One of the four key themes of PR19, resilience is an integral part of water companies’ functions in order to meet their statutory security of supply and service obligations.

While there are a wealth of papers and policy documents on infrastructure and resilience relevant to the sector, I’d like to conclude by flagging up two interesting papers which highlight some practical routes forward at both a regulatory and water company level to achieving greater resilience across the water sector.

Resilience metrics at company level can help to measure and manage resilience

At a company level, as part of PR19, Ofwat highlighted the resilience metrics methodology prepared by Arcadis for United Utilities AMP7 Business Plan submission as an example of good practice.

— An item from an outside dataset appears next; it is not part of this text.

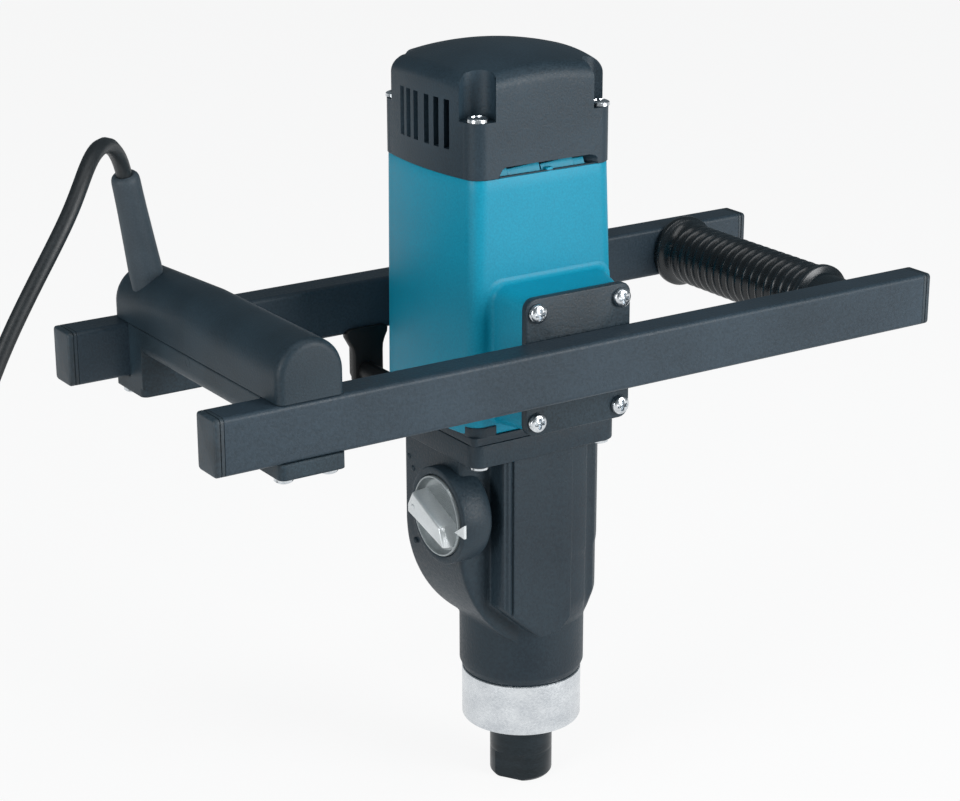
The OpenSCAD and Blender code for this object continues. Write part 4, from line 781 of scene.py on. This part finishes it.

The paper proposed a risk based approach to measuring resilience with resilience metrics defined to focus on:

  • the consequences of the system failing
  • the  likelihood of the hazards occurring
  • the vulnerability of the system to the threat
  • resilience controls in place that can reduce any of the above

The paper said that at a high level, a standardised risk assessment of resilience would be beneficial as it drives the right behaviours in the customers’ interest  - such as focusing on potential service failures.

Key questions the paper suggests each water company should ask themselves include:

  • In the event of a critical asset failure, what is the expected duration the system would be out of service for?
  • How many times has the system failed in the last 5 years due to a critical asset failure?
  • Is there a proactive maintenance and monitoring approach for the critical assets within the system?
  • Is the system operated at 100% capacity for the majority of time?

At the regulatory level, a paper published by the Government Office of Science– Infrastructure Resilience- said that regulators should use their levers to promote adaptation and resilience building against value for money.

In addition, “instead of encouraging efficiency which reduces resilience, regulations should be revised to reflect future threats and allow more information-sharing and collaboration across the supply chain.”

The report recommended:

“Operators need to develop a resilience strategy which employs the principles of redundancy, resistance, reliability, response and recovery for protection against disruptions. This strategy needs to have buy-in from other stakeholders including supply chain, customers and operators …and needs to be considered at all levels of the organisations.”

“It must be understood that striving for optimisation and efficiency can compromise resilience making infrastructure brittle. Strong at impact, but catastrophic at failure. Instead, operators should aim for elastic infrastructure through sacrificing efficiency for the sake of resilience.”

Useful food for thought in both documents for all stakeholders in the UK water sector.

The supply chain stands ready to help – and given the opportunity, has the potential to bring significant added value to the water sector’s work to strengthen its resilience.